While we’re on the topic about the files, and how it potentially could lose data if all 4 went down, I want to extend on one certain thing that I haven’t yet find on this forum, corruption files.

Suppose vault 1 has file corruption, vault 2 goes down. Another vault takes it’s place. Vault 2 get the data from vault 1, which is corrupted. Now you got 2 corrupted files, and 2 non-corrupted files. If the non-corrupted file goes down, and takes a copy from 1 or 2. Once 3 vaults has corrupted, the 4th vault will be corrupted.

I was thinking what if we use btrfs “scrub” which takes the metadata, use it to compare to each file and ensure the integrity has not been corrupted. If it is, it will replenish by replacing the corrupted file to the clean non-corrupted file.

1 Like

They have changed, and even the chunk size issue. Not even sure if the 4K min is valid anymore. I (seem to) remember that there was talk of fixing the chunk size to 1MB to remove some complexity, but I sure cannot remember where. Maybe it is referred as 1MB for simplicity of discussion but I am sure that things have changed more recently. Guess when testing is done the chunk size (min/max) will be determined and fixed for the initial version of the network.

Won’t happen because the chunk will not validate and thus vault 1’s chunk will be declared invalid and itself be replaced or removed.

Of course, everyone is aware of this and it was discussed on several occasions before.
The idea is once the network gets big it would take a lot of resources to get big enough a share.

If you have a RAID that loses 35% of disks, what happens? You lose data. So you may need a backup.

The file name of a chunk, and their position in the XOR space too, is based in the SHA512 own contents. So a corrupt chunk is detected immediately and eliminated.

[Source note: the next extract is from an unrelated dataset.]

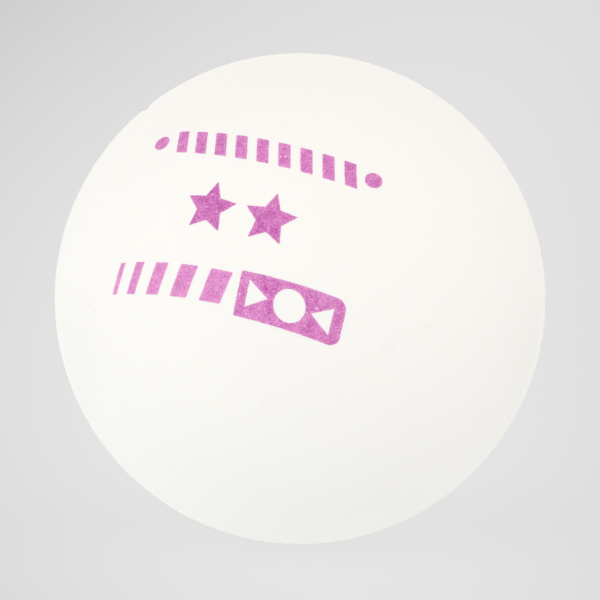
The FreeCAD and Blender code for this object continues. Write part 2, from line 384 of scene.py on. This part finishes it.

About the chunk size this is the actual code:

/// Holds the information that is required to recover the content of the encrypted file. Depending
/// on the file size, such info can be held as a vector of ChunkDetails, or as raw data.
[derive(RustcEncodable, RustcDecodable, PartialEq, Eq, PartialOrd, Ord, Clone)]
pub enum DataMap {
/// If the file is large enough (larger than 3072 bytes, 3 * MIN_CHUNK_SIZE), this algorithm
/// holds the list of the files chunks and corresponding hashes.
Chunks(Vec),
/// Very small files (less than 3072 bytes, 3 * MIN_CHUNK_SIZE) are not split into chunks and
/// are put in here in their entirety.
Content(Vec),
/// empty datamap
None,
}

People really knew that? @Artiscience asked “does that mean that large files are exponentially more dependent on a stable network?” and I think the answer is yes. Also there’s old discussion about controlling 75% of the network as being some sort of magic cutoff but that’s not quite accurate.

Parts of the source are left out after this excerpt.